Query Processing and Performance
Snowflake Query Processing:
-
How it works:
- Virtual Warehouses – Like "brain teams" that process queries (you can resize them anytime).
- Auto-Scaling – Adds more power if a query is complex.
- Smart Caching – Remembers results for repeated queries (no extra work needed).
- Self-Optimizing – Automatically adjusts for fastest performance.
-
Why it’s easy:
- No manual tuning – Snowflake handles optimizations.
- Isolated workloads – Different teams (warehouses) won’t slow each other down.
Amazon Redshift Query Processing:
-
How it works:
- Leader Node – The "boss" that plans and distributes work.
- Compute Nodes – Workers that execute queries in parallel.
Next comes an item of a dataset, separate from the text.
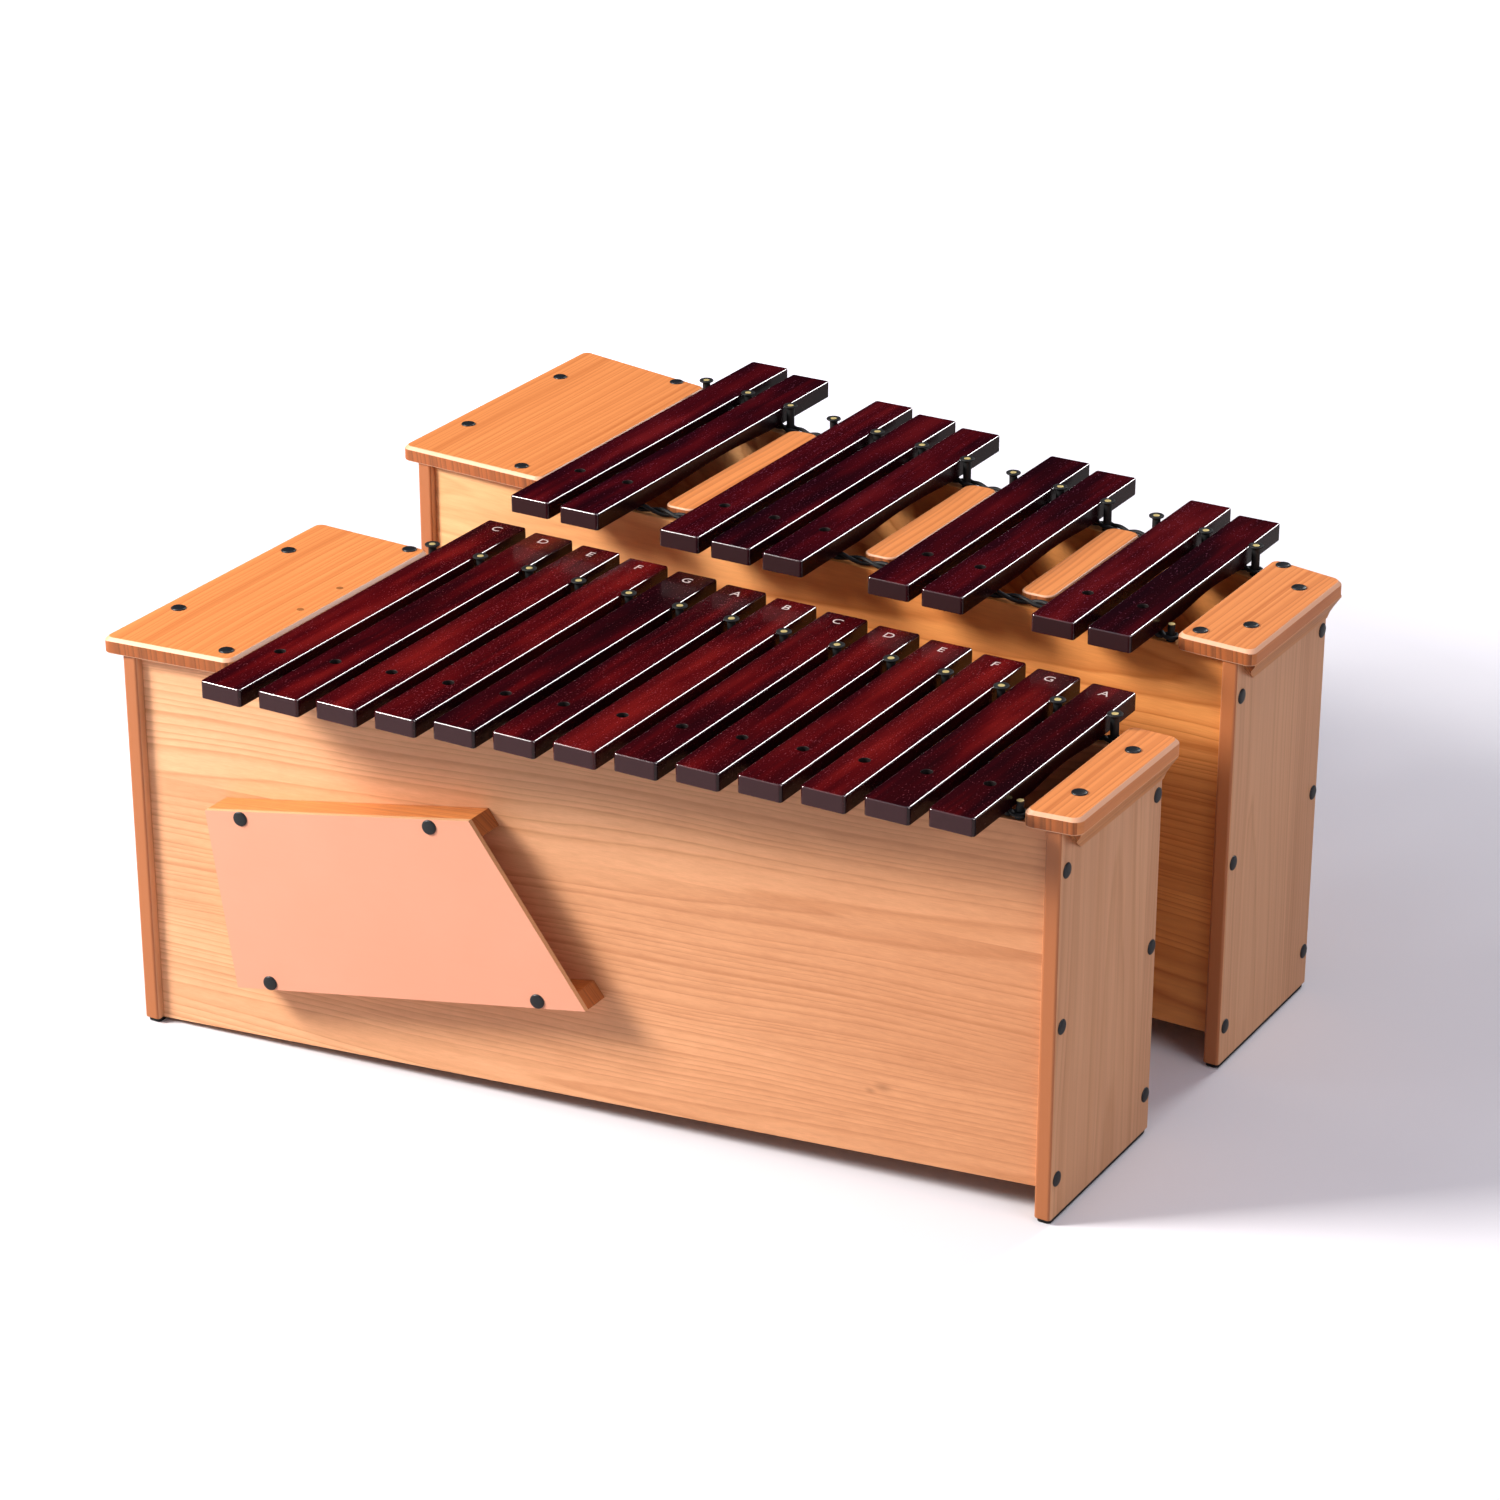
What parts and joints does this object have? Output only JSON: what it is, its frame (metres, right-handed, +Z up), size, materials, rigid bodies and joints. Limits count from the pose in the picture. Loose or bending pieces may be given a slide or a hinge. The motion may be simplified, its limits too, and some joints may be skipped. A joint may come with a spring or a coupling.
{
  "type": "bass xylophone pair",
  "caption": "Bass xylophone as two tapered pine resonator boxes: a diatonic row in front, a raised chromatic row behind, rosewood bars lifting off rubber cords and pins.",
  "frame": {"origin": "on the ground, under the middle of the pair's bounding box", "axes": "+X along the rows of bars towards the treble, +Y from the player to the back, +Z up"},
  "size_m": [0.9415, 0.8988, 0.4338],
  "materials": {
    "pine": "satin lacquer",
    "pine_edge": "satin lacquer",
    "duct_plywood": "satin lacquer",
    "rosewood": "gloss lacquer",
    "rubber": "matte",
    "cap_plastic": "satin",
    "brass": "polished",
    "lettering": "printed"
  },
  "bodies": {
    "diatonic_box": {"dia_left_end_panel": "pine", "dia_right_end_panel": "pine", "dia_left_foot_strip": "rubber", "dia_right_foot_strip": "rubber", "dia_front_panel": "pine", "dia_back_panel": "pine", "dia_floor_board": "pine_edge", "dia_cover_board": "pine", "dia_cap_board": "pine", "dia_grip_strip": "pine_edge", "dia_front_cord": "rubber", "dia_rear_cord": "rubber", "duct_cover": "duct_plywood", "duct_top_rail": "pine_edge", "duct_bottom_rail": "pine_edge", "duct_left_rail": "pine_edge", "duct_screw_cap_top_left": "cap_plastic", "duct_screw_cap_top_right": "cap_plastic", "duct_screw_cap_bottom_left": "cap_plastic", "duct_screw_cap_bottom_right": "cap_plastic"},
    "chromatic_box": {"chr_left_end_panel": "pine", "chr_right_end_panel": "pine", "chr_left_foot_strip": "rubber", "chr_right_foot_strip": "rubber", "chr_front_panel": "pine", "chr_back_panel": "pine", "chr_floor_board": "pine_edge", "chr_cover_board": "pine", "chr_cap_board": "pine", "chr_grip_strip": "pine_edge", "chr_front_cord": "rubber", "chr_rear_cord": "rubber", "chr_spacer_board_1": "pine", "chr_spacer_board_2": "pine", "chr_spacer_board_3": "pine"},
    "dia_bar_01_c": {"dia_bar_01_c": "rosewood"},
    "dia_bar_02_d": {"dia_bar_02_d": "rosewood"},
    "dia_bar_03_e": {"dia_bar_03_e": "rosewood"},
    "dia_bar_04_f": {"dia_bar_04_f": "rosewood"},
    "dia_bar_05_g": {"dia_bar_05_g": "rosewood"},
    "dia_bar_06_a": {"dia_bar_06_a": "rosewood"},
    "dia_bar_07_b": {"dia_bar_07_b": "rosewood"},
    "dia_bar_08_c": {"dia_bar_08_c": "rosewood"},
    "dia_bar_09_d": {"dia_bar_09_d": "rosewood"},
    "dia_bar_10_e": {"dia_bar_10_e": "rosewood"},
    "dia_bar_11_f": {"dia_bar_11_f": "rosewood"},
    "dia_bar_12_g": {"dia_bar_12_g": "rosewood"},
    "dia_bar_13_a": {"dia_bar_13_a": "rosewood"},
    "chr_bar_01_cs": {"chr_bar_01_cs": "rosewood"},
    "chr_bar_02_ds": {"chr_bar_02_ds": "rosewood"},
    "chr_bar_03_fs": {"chr_bar_03_fs": "rosewood"},
    "chr_bar_04_gs": {"chr_bar_04_gs": "rosewood"},
    "chr_bar_05_as": {"chr_bar_05_as": "rosewood"},
    "chr_bar_06_cs": {"chr_bar_06_cs": "rosewood"},
    "chr_bar_07_ds": {"chr_bar_07_ds": "rosewood"},
    "chr_bar_08_fs": {"chr_bar_08_fs": "rosewood"},
    "chr_bar_09_gs": {"chr_bar_09_gs": "rosewood"}
  },
  "joints": [
    {"name": "chromatic_box_pull", "type": "slide", "parent": "diatonic_box", "child": "chromatic_box", "axis": [0, 1, 0], "range_m": [0, 0.15]},
    {"name": "dia_lift_01_c", "type": "hinge", "parent": "diatonic_box", "child": "dia_bar_01_c", "pos_m": [-0.2935, -0.077, 0.3804], "axis": [-1, 0, 0], "range_deg": [0, 5]},
    {"name": "dia_lift_02_d", "type": "hinge", "parent": "diatonic_box", "child": "dia_bar_02_d", "pos_m": [-0.2375, -0.07957, 0.3804], "axis": [-1, 0, 0], "range_deg": [0, 5]},
    {"name": "dia_lift_03_e", "type": "hinge", "parent": "diatonic_box", "child": "dia_bar_03_e", "pos_m": [-0.1815, -0.08214, 0.3804], "axis": [-1, 0, 0], "range_deg": [0, 5]},
    {"name": "dia_lift_04_f", "type": "hinge", "parent": "diatonic_box", "child": "dia_bar_04_f", "pos_m": [-0.1255, -0.08471, 0.3804], "axis": [-1, 0, 0], "range_deg": [0, 5]},
    {"name": "dia_lift_05_g", "type": "hinge", "parent": "diatonic_box", "child": "dia_bar_05_g", "pos_m": [-0.0695, -0.08728, 0.3804], "axis": [-1, 0, 0], "range_deg": [0, 5]},
    {"name": "dia_lift_06_a", "type": "hinge", "parent": "diatonic_box", "child": "dia_bar_06_a", "pos_m": [-0.0135, -0.08985, 0.3804], "axis": [-1, 0, 0], "range_deg": [0, 5]},
    {"name": "dia_lift_07_b", "type": "hinge", "parent": "diatonic_box", "child": "dia_bar_07_b", "pos_m": [0.0425, -0.09242, 0.3804], "axis": [-1, 0, 0], "range_deg": [0, 5]},
    {"name": "dia_lift_08_c", "type": "hinge", "parent": "diatonic_box", "child": "dia_bar_08_c", "pos_m": [0.0985, -0.09499, 0.3804], "axis": [-1, 0, 0], "range_deg": [0, 5]},
    {"name": "dia_lift_09_d", "type": "hinge", "parent": "diatonic_box", "child": "dia_bar_09_d", "pos_m": [0.1545, -0.09756, 0.3804], "axis": [-1, 0, 0], "range_deg": [0, 5]},
    {"name": "dia_lift_10_e", "type": "hinge", "parent": "diatonic_box", "child": "dia_bar_10_e", "pos_m": [0.2105, -0.10013, 0.3804], "axis": [-1, 0, 0], "range_deg": [0, 5]},
    {"name": "dia_lift_11_f", "type": "hinge", "parent": "diatonic_box", "child": "dia_bar_11_f", "pos_m": [0.2665, -0.1027, 0.3804], "axis": [-1, 0, 0], "range_deg": [0, 5]},
    {"name": "dia_lift_12_g", "type": "hinge", "parent": "diatonic_box", "child": "dia_bar_12_g", "pos_m": [0.3225, -0.10527, 0.3804], "axis": [-1, 0, 0], "range_deg": [0, 5]},
    {"name": "dia_lift_13_a", "type": "hinge", "parent": "diatonic_box", "child": "dia_bar_13_a", "pos_m": [0.3785, -0.10784, 0.3804], "axis": [-1, 0, 0], "range_deg": [0, 5]},
    {"name": "chr_lift_01_cs", "type": "hinge", "parent": "chromatic_box", "child": "chr_bar_01_cs", "pos_m": [-0.2635, 0.37175, 0.4136], "axis": [-1, 0, 0], "range_deg": [0, 5]},
    {"name": "chr_lift_02_ds", "type": "hinge", "parent": "chromatic_box", "child": "chr_bar_02_ds", "pos_m": [-0.2075, 0.36016, 0.4136], "axis": [-1, 0, 0], "range_deg": [0, 5]},
    {"name": "chr_lift_03_fs", "type": "hinge", "parent": "chromatic_box", "child": "chr_bar_03_fs", "pos_m": [-0.0955, 0.33697, 0.4136], "axis": [-1, 0, 0], "range_deg": [0, 5]},
    {"name": "chr_lift_04_gs", "type": "hinge", "parent": "chromatic_box", "child": "chr_bar_04_gs", "pos_m": [-0.0395, 0.32538, 0.4136], "axis": [-1, 0, 0], "range_deg": [0, 5]},
    {"name": "chr_lift_05_as", "type": "hinge", "parent": "chromatic_box", "child": "chr_bar_05_as", "pos_m": [0.0165, 0.31379, 0.4136], "axis": [-1, 0, 0], "range_deg": [0, 5]},
    {"name": "chr_lift_06_cs", "type": "hinge", "parent": "chromatic_box", "child": "chr_bar_06_cs", "pos_m": [0.1285, 0.29061, 0.4136], "axis": [-1, 0, 0], "range_deg": [0, 5]},
    {"name": "chr_lift_07_ds", "type": "hinge", "parent": "chromatic_box", "child": "chr_bar_07_ds", "pos_m": [0.1845, 0.27901, 0.4136], "axis": [-1, 0, 0], "range_deg": [0, 5]},
    {"name": "chr_lift_08_fs", "type": "hinge", "parent": "chromatic_box", "child": "chr_bar_08_fs", "pos_m": [0.2965, 0.25583, 0.4136], "axis": [-1, 0, 0], "range_deg": [0, 5]},
    {"name": "chr_lift_09_gs", "type": "hinge", "parent": "chromatic_box", "child": "chr_bar_09_gs", "pos_m": [0.3525, 0.24424, 0.4136], "axis": [-1, 0, 0], "range_deg": [0, 5]}
  ]
}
- Concurrency Scaling – Adds temporary workers during busy times.
- AQUA (Advanced Query Accelerator) – Special hardware for super-fast queries.
-
Why it’s powerful (but needs attention):
- Manual tuning helps (e.g., setting distribution keys).
- Works best when optimized for AWS.
Data Storage and Management
Snowflake Data Storage (Like a Smart, Self-Organizing Warehouse)
- Auto-Partitioning – Splits data into tiny, optimized chunks ("micro-partitions").
- Columnar Storage – Stores data vertically (like a spreadsheet) for fast queries.
- Time Travel – Lets you restore data from any point in time (like undo history).
- Zero-Copy Cloning – Instantly duplicates data without extra storage costs.
- Handles All Data Types – Works with tables (structured) and JSON/Parquet (semi-structured).
- Always Encrypted – Secures data by default.
Best for: Users who want hands-off, auto-optimized storage.
Amazon Redshift Data Storage (Like a High-Speed Factory Floor)
- Redshift Managed Storage (RMS) – Uses S3 for scalable storage behind the scenes.
- Columnar + Compression – Stores data efficiently for fast scans.
- Backups & Snapshots – Automatic backups with point-in-time recovery.
- Distribution Styles – Lets you control how data is spread (for performance tuning).
- Sort Keys – Physically orders data to speed up filtered queries.
- Auto-Maintenance – Runs "vacuum" and "analyze" to keep performance sharp.
- S3 Integration – Easily extends storage to AWS S3.
Best for: AWS-centric teams who want control over data layout.
Development Workflow
Feature | Snowflake (Flexible, Cloud-Agnostic) | Amazon Redshift (AWS-Native, Integrated) |
---|---|---|
Web Interface | Snowsight: modern, intuitive UI | Query Editor v2: functional but less advanced |
Dev Tools Support | Works with VS Code, SnowSQL CLI, Snowpark (SQL, Python, Java) | Optimized for AWS tools (Glue, CodeCommit, etc.) |
Schema Management | SQL or Snowpark-based | SQL and AWS Glue for catalog integration |
Version Control | No native Git; manual Git file management or partner integrations | Native with CodeCommit or any Git tool |
Deployments | Tasks + third-party CI/CD (e.g., GitHub Actions) | Fully automatable with CloudFormation + CodePipeline |
Testing | Custom or third-party frameworks | AWS-native DevOps tools or external testing integrations |
CI/CD | Tool-agnostic; integrates with various CI/CD platforms | Deep integration with AWS CI/CD tools like CodeBuild, CodePipeline |
Pricing
Snowflake (Pay-as-you-go, Flexible but Complex) | Amazon Redshift (AWS-Integrated, Discount Options) | |
---|---|---|
Pricing | 4 tiers: Standard → Enterprise → Business Critical → VPS | On-demand, Reserved Instances (1–3 years), or Serverless |
Compute Pricing | Per-second billing for virtual warehouses (scales up/down) | Hourly (node-based) or Serverless (pay per query) |
Storage Pricing | Monthly per TB (compressed) | Redshift Managed Storage (RMS) per GB |
Cloud Services | Included in compute costs | Spectrum (query S3), Concurrency Scaling (beyond free tier incurs cost) |
Best For | Bursty workloads, multi-cloud setups, flexible scaling | Steady AWS-native workloads, long-term cost optimization |
Conclusion
When it comes to choosing between Snowflake and Amazon Redshift, Snowflake excels for multi-cloud flexibility, hands-off management, and advanced features like data sharing, while Redshift is ideal for AWS-centric environments with cost-efficient steady workloads and deep AWS integrations.